Theatre Forum Ireland – as the primary professional organisation for theatre in Ireland, Theatre Forum’s website includes details of the types of information & reports which it makes available to its members (and often the general public), including annual analyses of arts budgets and information on HR practices in theatre.
Thrive – formerly Audiences Northern Ireland, this is the audience development agency for arts, culture, and heritage in Northern Ireland. They have free audience reports and snapshots on the Audience Insights section of their site, along with advice and practical templates for understanding and growing arts audiences.
Visual Artists Ireland – as the primary professional organisation for the visual arts in Ireland, VAI’s website includes details of symposia, exhibitions, events, publications, conferences, workshops and lectures; in addition to details about their publications, including the journal Printed Project and online copies/back copies of their News Sheet, some of the key news periodicals in the vis arts in Ireland.
Arts Audiences – an initiative of the Arts Council and Temple Bar Cultural Trust, it houses lots of resources, publications, and information about training opportunities in the areas of audience development and marketing.
Business to Arts – an independent organisation dedicated to strengthening links between Irish arts orgs and private business. Lots of useful reports, analyses, and opportunities for training and support.
Create – the national development agency for the collaborative arts in social and community contexts. Interested in community arts, arts and disability, arts and social inclusion, art and health, etc? Have a look-see at their programmes and publications.
Arts and Health – sponsored by Waterford Healing Arts Trust, this is a comprehensive resource for research on subjects related to arts and health. Evaluation reports, project documentation, articles and essays, job and bursary opportunities, etc. can all be found on their extensive site.
Publicart.ie – the main portal for information and documentation on public art in Ireland. Supported by the Arts Council, there’s information on commissioning practices, historical essays and a directory to public art across the country.

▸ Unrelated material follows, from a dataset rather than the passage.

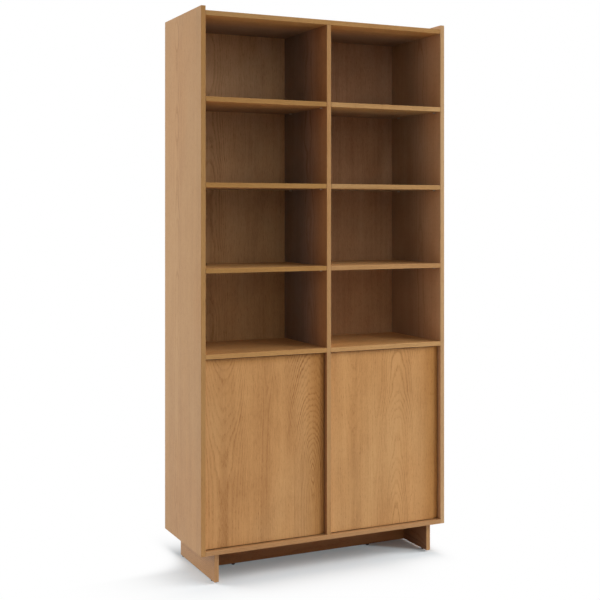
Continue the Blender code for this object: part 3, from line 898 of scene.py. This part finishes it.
def plastic(name, tint, roughness):
    """Moulded plastic with a fine spark-eroded texture and soft clouds in its tone."""
    material, g, shader = material_graph(name)
    spot = g.object_place()
    layers = {
        "grit": g.noise(spot, scale=GRIT_PACE),
        "cloud": g.noise(spot, scale=CLOUD_PACE, detail=FINE_DETAIL),
    }
    paint(
        g, shader, tint,
        g.weigh(PLASTIC_TONE, layers, PLASTIC_TONE_WEIGHTS),
        g.weigh(roughness - PLASTIC_SMOOTHER, layers, PLASTIC_ROUGHNESS_WEIGHTS),
    )
    g.relief(shader, layers["grit"], GRIT_STRENGTH, GRIT_DEPTH)
    return material


def dress_all(part, material):
    """Gives all the packed pieces with this part in their names the same finish."""
    for name in NODES:
        if part in name:
            dress(name, material)


# Screws and magnet poles
PIVOT_SCREW = 0.0031
PIVOT_SCREW_INSET = 0.006
CATCH_SCREW = 0.0030
EAR_INSET = 0.005
EAR_THICKNESS = 0.0025
STRIKE_SCREW = 0.00195
POLE_LENGTH = 0.026
POLE_THICKNESS = 0.0012
POLE_PROUD = 0.00015
POLE_EASE = 0.00006
POLE_DROP = 0.0040
POLE_PITCH = 0.0062
FACING_UP = Matrix.Identity(4)
FACING_DOWN = Matrix.Rotation(math.pi, 4, "X")
FACING_BACK = Matrix.Rotation(-math.pi / 2, 4, "X")

# The cross in a screw's head. Its arms' width is in head radii and their length a share of the
# crown's radius. Its depth is a share of CROSS_DEPTH head radii, or of the screw's height if
# that is less. Its floor is smaller than its mouth by the taper.
SCREW_SIDES = 24
CROSS_ARM = 0.27
CROSS_LENGTH = 0.80
CROSS_DEPTH = 0.42
CROSS_DEPTH_SHARE = 0.8
CROSS_TAPER = 0.62
QUARTER_TURNS = (0, math.pi / 2, math.pi, 3 * math.pi / 2)
SMOOTH_BELOW = math.radians(35)

# Radius and height from the point to the crown, in head radii, with the seat at 0
PAN_HEAD = (
    (0.20, -0.60), (0.50, -0.45), (0.55, 0.0), (0.98, 0.0), (1.0, 0.05), (0.99, 0.14),
    (0.94, 0.24), (0.85, 0.32), (0.73, 0.375), (0.68, 0.385),
)
SUNK_HEAD = (
    (0.30, -0.66), (0.42, -0.60), (0.48, -0.50), (0.95, -0.08), (0.97, -0.05), (0.90, -0.05),
)


def screw(name, profile, radius, place, turn, body):
    """A cross-slot screw; turn points its crown, which faces +Z, the right way."""
    shape = bmesh.new()
    turns = [math.tau * step / SCREW_SIDES for step in range(SCREW_SIDES)]
    rings = [
        [
            shape.verts.new(
                (radius * reach * math.cos(a), radius * reach * math.sin(a), radius * height)
            )
            for a in turns
        ]
        for reach, height in profile
    ]
    for lower, upper in zip(rings, rings[1:]):
        for index in range(SCREW_SIDES):
            following = (index + 1) % SCREW_SIDES
            shape.faces.new((lower[index], lower[following], upper[following], upper[index]))
    shape.faces.new(rings[0])

    # The slot is a cross cut into the crown, with walls that taper to its floor
    crown = radius * profile[-1][1]
    long, half = radius * profile[-1][0] * CROSS_LENGTH, radius * CROSS_ARM / 2
    cross = [
        (x * math.cos(a) - y * math.sin(a), x * math.sin(a) + y * math.cos(a))
        for a in QUARTER_TURNS
        for x, y in ((half, half), (half, long), (-half, long))
    ]
    depth = min(crown - radius * profile[0][1], radius * CROSS_DEPTH) * CROSS_DEPTH_SHARE
    mouth = [shape.verts.new((x, y, crown)) for x, y in cross]
    floor = [shape.verts.new((x * CROSS_TAPER, y * CROSS_TAPER, crown - depth)) for x, y in cross]
    rim = [shape.edges.get((rings[-1][i - 1], rings[-1][i])) for i in range(SCREW_SIDES)]
    lip = [shape.edges.new((mouth[i - 1], mouth[i])) for i in range(len(mouth))]
    bmesh.ops.triangle_fill(shape, use_beauty=True, use_dissolve=False, edges=rim + lip)
    for index in range(len(mouth)):
        shape.faces.new((mouth[index - 1], mouth[index], floor[index], floor[index - 1]))
    shape.faces.new(floor)
    bmesh.ops.recalc_face_normals(shape, faces=shape.faces)
    return add_piece(name, shape, place, turn, body)


def pole(name, place):
    """A magnet's steel pole, a bar with eased edges that stands a little proud."""
    shape = bmesh.new()
    bmesh.ops.create_cube(shape, size=1.0)
    bmesh.ops.scale(
        shape, vec=(POLE_LENGTH, 2 * POLE_PROUD, POLE_THICKNESS), verts=shape.verts
    )
    bmesh.ops.bevel(
        shape, geom=list(shape.edges), offset=POLE_EASE, offset_type="OFFSET", segments=2,
        profile=0.5, affect="EDGES",
    )
    return add_piece(name, shape, place, Matrix.Identity(4), "carcass")


def add_piece(name, shape, place, turn, body):
    """Turns a shape into a piece that moves with a body."""
    mesh = bpy.data.meshes.new(name)
    shape.to_mesh(mesh)
    shape.free()
    mesh.transform(Matrix.Translation(place) @ turn)
    mesh.shade_smooth()
    mesh.set_sharp_from_angle(angle=SMOOTH_BELOW)
    piece = bpy.data.objects.new(name, mesh)
    bpy.context.scene.collection.objects.link(piece)
    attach(piece, body)
    return piece


class DressPins(bpy.types.Operator):
    """Nickel plate on the shelf pins"""

    bl_idname = "bookcase.shelf_pins"
    bl_label = "Shelf Pins"

    def execute(self, context):
        look = context.scene.bookcase_hardware
        dress_all("_pin_", metal("pin_nickel", look.nickel, roughness=0.32))
        return {"FINISHED"}


class DressPivots(bpy.types.Operator):
    """Bronze plate on the pivot plates, with a screw in each, and brown nylon bushes"""

    bl_idname = "bookcase.door_pivots"
    bl_label = "Door Pivots"

    def execute(self, context):
        look = context.scene.bookcase_hardware
        dress_all("_pivot", metal("pivot_steel", look.bronze, roughness=0.36))
        dress_all("_bush", plastic("bush_nylon", look.nylon, roughness=0.42))
        finish = metal("pivot_screw_bronze", look.bronze, roughness=0.30)
        for side in SIDES:
            levels = {
                "lower": (FACING_UP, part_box("bottom_panel")[1].z),
                "upper": (FACING_DOWN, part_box(f"{side}_fixed_shelf")[0].z),
            }
            for level, (turn, board) in levels.items():
                low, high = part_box(f"{side}_door_{level}_pivot")
                place = Vector((high.x - PIVOT_SCREW_INSET, (low.y + high.y) / 2, board))
                name = f"{side}_{level}_pivot_screw"
                piece = screw(name, PAN_HEAD, PIVOT_SCREW, place, turn, "carcass")
                piece.data.materials.append(finish)
        return {"FINISHED"}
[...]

EU/International Research Resources
Compendium: Cultural Policies and Trends in Europe – this resource provides extremely useful summaries of cultural policy throughout the EU; additionally its entry on Ireland provides an excellent summary of Irish cultural policy & its historical development, aimed at an audience unfamiliar with the country. Country profiles also include information on Creative / Culture Industries, Professional Artists, Arts Education, and Amateur Arts.
The International Federation of Arts Councils and Culture Agencies (IFACCA) is an important transnational network for cultural policy development around the world. Like Compendium, it features synopses of other countries’ cultural policies (not just European, but internationally). It contains also job listings, research opportunities and topic discussions.
Key Dublin-based Irish Libraries for Arts Management & Cultural Policy Research
Francoise Henry Reading Room (UCD School of Art History & Cultural Policy) – includes special collections of books & periodicals, in addition to access to previous MA theses (available on request). Please note the Reading Room is accessible to current registered students at UCD only.
Trinity College Dublin – the largest library in Ireland and one of the most essential for advanced research, especially given its designation as a copyright library (it’s entitled to a copy of everything published in Ireland and the UK). Important for its historical collections (manuscripts, maps etc) as well as its contemporary ones (books, newspapers, periodicals).
National Library of Ireland – the national repository for all books, newspapers and periodicals published in Ireland, as well as extensive collections of photography, drawings, ephemera, and manuscripts.
National Irish Visual Arts Library (NIVAL) – located at the National College of Art and Design, NIVAL collects materials related to modern & contemporary Irish art, including monographs, exhibition catalogues, artists’ books, price lists, press releases and newspaper reviews.
National Gallery of Ireland – of particular interest may be the Fine Art Library (with monographs, exhibition catalogues, and texts on museology and museum education, though most of the material is of interest to art historians); NGI Archive (containing material pertaining to the establishment of the Gallery); and the ESB Centre for the Study of Irish Art (mainly primary materials related to the visual arts in Ireland, including artist correspondence, diaries, and other ephemera).
National Archives – ‘holds the records of the modern Irish State which document its historical evolution and the creation of our national identity… they provide essential primary source material for people seeking to understand the political, economic and social forces which have shaped our nation.’ Most material (which encompasses archives of gov’t depts, archives of social organizations and census data) dates from the 19th and 20th c.
External Research Links
The Guardian’s Culture Professionals Blog (which sadly stopped updating in 2016) is still a great resource on all things career-related. Though it tended to reflect the UK policy context, its articles and advice columns are extremely useful for anyone working professionally in the arts (or aspiring to).
An excellent selection of links to international research institutes in arts and cultural policy can also be found at artsmanagement.net.
See also Compendium: Cultural Policies and Trends in Europe , a resource providing extremely useful summaries of national cultural policy throughout the EU. Country profiles also include information on Creative / Culture Industries, Professional Artists, Arts Education, and Amateur Arts.
Some of the most interesting research on cultural policy in the UK is carried out by the Centre for Cultural Policy Studies at University of Warwick and the DEMOS Policy Think-tank— both well worth a browse.
If Museum Studies is your interest, have a look at the latest publications from the University of Leicester’s bookshop (the main UK based programme in Museum Studies).
For information on the U.S., check out the Cultural Policy and the Arts National Data Archive (CPANDA), sponsored by Princeton University.
Click here for an extensive list and links to international journals in arts management & policy!
Online Resources at UCD
For our MA and PhD students: the UCD library subscribes to a number of excellent research databases, which contain many full-text journal articles and other reference information. The best first port of call is using the OneSearch function, which is a powerful searching tool that will take you straight in to the library’s many databases and online resources.